Маевский рассказал, что он начал дальнейшую проверку с поездки в Бахты, где в конторе банка встретился с однофамилицей Синкина — Синкиной Ольгой, та рассказала, что от бахтинских жителей, в частности Апрышкина, «говорят, он впоследствии бежал в Китай», она слышала, будто Синкин был казачьим офицером, в отрядах белых участвовал в резне крестьян и убил сына Апрышкина.

— Но главное в ее рассказе не это,— продолжал Маевский,— а то, что она назвала людей — прямых свидетелей зверств Синкина и помогла отыскать многих из них, в первую очередь заявителя Кудинова. Она привела меня к небольшому рубленому дому, который от ветхости покосился набок. Увидев постороннего человека, хозяин насторожился, а когда я представился, оживился и пригласил в избу.

В небольшой с низкими потолками комнатушке мы уселись за крепко сколоченный непокрытый стол.

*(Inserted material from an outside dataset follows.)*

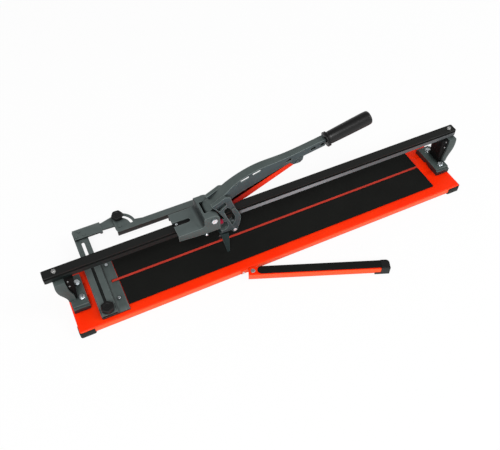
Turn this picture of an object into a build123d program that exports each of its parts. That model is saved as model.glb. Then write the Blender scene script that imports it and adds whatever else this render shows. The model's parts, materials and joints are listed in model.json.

Кудинов, помню, начал разговор первым.

— Я давно хотел сообщить о нем,— заговорил он озабоченно,— но все дела!..

— Как мне сказали, вы работали с Синкиным в банке? — спросил я. Кудинов, казалось, не спешил с ответом, медленно скручивая «козью ножку».

— Из числа партизан, оставшихся в живых,— начал он после того, как закурил,— сейчас в селе Подгорном проживают Петр Мажаев и Яков Мусяев. Командир наш Спнридон Манко, хотя и не попал в плен, тоже знает о расстрелах и порках партизан из нашего отряда. В общем, карательным отрядом Синкина только в одном селе Подгорном было расстреляно 118 человек, не говоря уже о покалеченных и забитых до смерти плетьми...

— Здесь, в Бахтах,— заговорил Кудинов спустя немного времени,— не выдержал я, а надо бы подождать, посмотреть, чем бы он занялся дальше,.. Я-то сразу опознал его. Правда, он намного изменился. Нет в нем прежней офицерской выправки и высокомерия, как-то осунулся, усы сбрил и одет скромно. Устроился, значит, он кассиром. Тихий такой, усердный, ни с кем дружбы не водит. Как-то я выбрал момент, когда в конторе, никого кроме нас, не осталось, и говорю ему: «Ну как, ваше благородие, гражданин Синкин, у вас того... кошки на душе не скребут?» От этих слов Синкин вздрогнул, мелко задрожали руки. Но виду не подал. А меня еще больше пронзает неуемная боль от ударов нагайки и ненависть к нему. «Если вы забыли меня, то я до конца дней своих не забуду этих зарубок!» — и, сдернув с себя рубашку, я повернулся к нему спиной. Я уже не видел выражения лица моего мучителя, но еле расслышал бормотание: «Чего старое поминать... что было, то было...».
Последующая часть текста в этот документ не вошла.